When you make an exposure in your camera, if you make a change from F8 to F5. 6, you are letting more light in by increasing the aperture by 1 F-stop. You are doubling the amount of light reaching the film. If you changed your shutter speed from 1/ 125 to 1/ 60, you are also doubling the amount of light reaching the film, by 1 F-stop, although you are using time to achieve this. If you load a 400 ISO film instead of a 200 ISO film, you are increasing the sensitivity of the film by doubling it, or 1 F-stop, but this time using the sensitivity of the emulsion to achieve this.

The idea of F-stop printing is that you continue this process through to the exposure on your photographic paper. An initial test strip could end up being 4, 8, 16 and 32 seconds, with each step exactly one F-stop apart from the next (doubling or halving the overall exposure). A linear strip might be 5, 10, 15, 20, 25 seconds giving a test strip of equal time intervals, but diminishing exposure intervals with 5 steps giving a shorter overall range than the 4 step strip. The linear approach, rather than the F-stop approach (sometimes called logarithmic or geometric), does not give even results and makes judging and burning harder.

If the shorter F-stop strip gives two steps that are too far apart (one too light and one too dark), you will need to find the smaller 1/4 or 1/2 stop times using the F-Stop Printing Calculator.

Benefits

F-stop timers use a logarithmic rather than a linear interval and, therefore, produce an easier to read test strip as the exposures are exactly equal.

When you get used to F-stop printing, it will deliver bonuses for you. The relationship within a print from its base time to a burn time remains constant regardless of the size of the paper. So if a burn is +3/4 stop on a 10 x 8 sheet, it will always be +3/4 stop on any size paper. Once you know that relationship, then when you do the same print at a different size, you just work out the base time and use the F-Stop Printing Calculator to work out the burn time.
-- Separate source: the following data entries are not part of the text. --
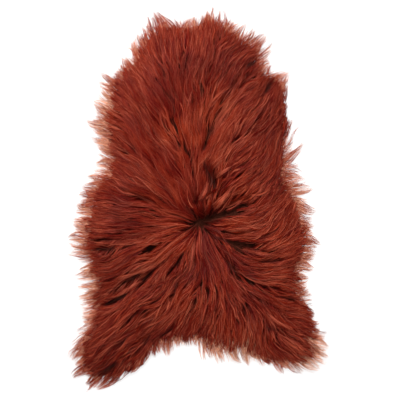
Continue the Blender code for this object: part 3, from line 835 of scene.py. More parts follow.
    def partings(self):
        """How far each place is in a parting, from 0 to 1."""
        dark = np.zeros(self.places.shape[:2])
        for row in rows(PARTING_COLUMNS, PARTINGS):
            start = np.array((row.x, row.y))
            run = np.array((row.to_x, row.to_y)) - start
            t = np.clip((self.places - start) @ run / (run @ run), 0, 1)
            off = ((self.places - start - t[..., None] * run) ** 2).sum(-1)
            thin = row.half_width * (PARTING_ENDS + 2 * (1 - PARTING_ENDS) * np.sqrt(t * (1 - t)))
            dark = np.maximum(dark, row.dark * np.exp(-off / (2 * thin**2)))
        return dark

    def read(self, grid, points):
        """The map's values at these points."""
        at = (points[..., :2] - self.low) / GRID_STEP
        at = np.clip(at, 0, self.count - LAST_CELL)
        cell = at.astype(int)
        t = at - cell
        i, j = cell[..., 0], cell[..., 1]
        tx, ty = t[..., 0], t[..., 1]
        if grid.ndim == 3:
            tx, ty = tx[..., None], ty[..., None]
        near = grid[i, j] * (1 - tx) + grid[i + 1, j] * tx
        far = grid[i, j + 1] * (1 - tx) + grid[i + 1, j + 1] * tx
        return near * (1 - ty) + far * ty

    def slope(self, grid, points):
        """How fast the map rises towards +X and +Y at these points."""
        flat = points[..., :2]
        step = SLOPE_STEP * GRID_STEP
        rises = [self.read(grid, flat + shift) - self.read(grid, flat - shift)
            for shift in (np.array((step, 0.0)), np.array((0.0, step)))]
        return np.stack(rises, -1) / (2 * step)

    def normals(self, points):
        """The way out of the fleece's top at these points."""
        slope = self.slope(self.height, points)
        return unit(np.concatenate([-slope, np.ones_like(slope[..., :1])], -1))


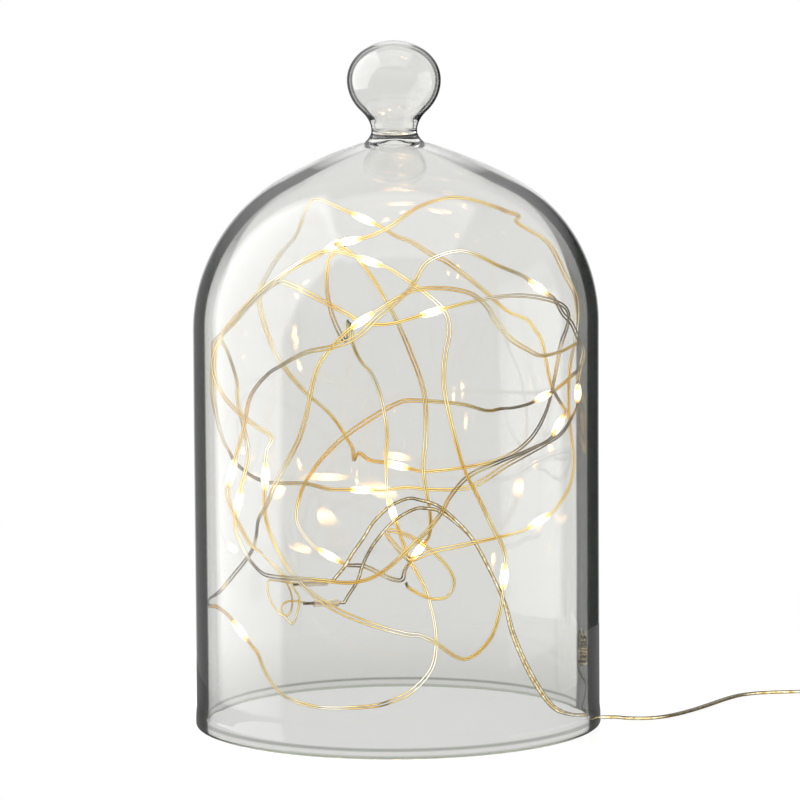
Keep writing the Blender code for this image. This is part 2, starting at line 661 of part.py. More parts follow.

If your print has several burn times that are different, no problem, the relationship applies, you save loads of time in the darkroom and get consistent prints. Magic!

If you are using variable contrast paper, it is possible to work out the difference that a modification in grade (on a multigrade or colour head) will make in terms of exposure time using F-stops. That relationship will apply to that enlarger always. So, if you discover that changing from grade 2 to grade 3 requires a 1/4 stop time increase, it always will regardless of paper size.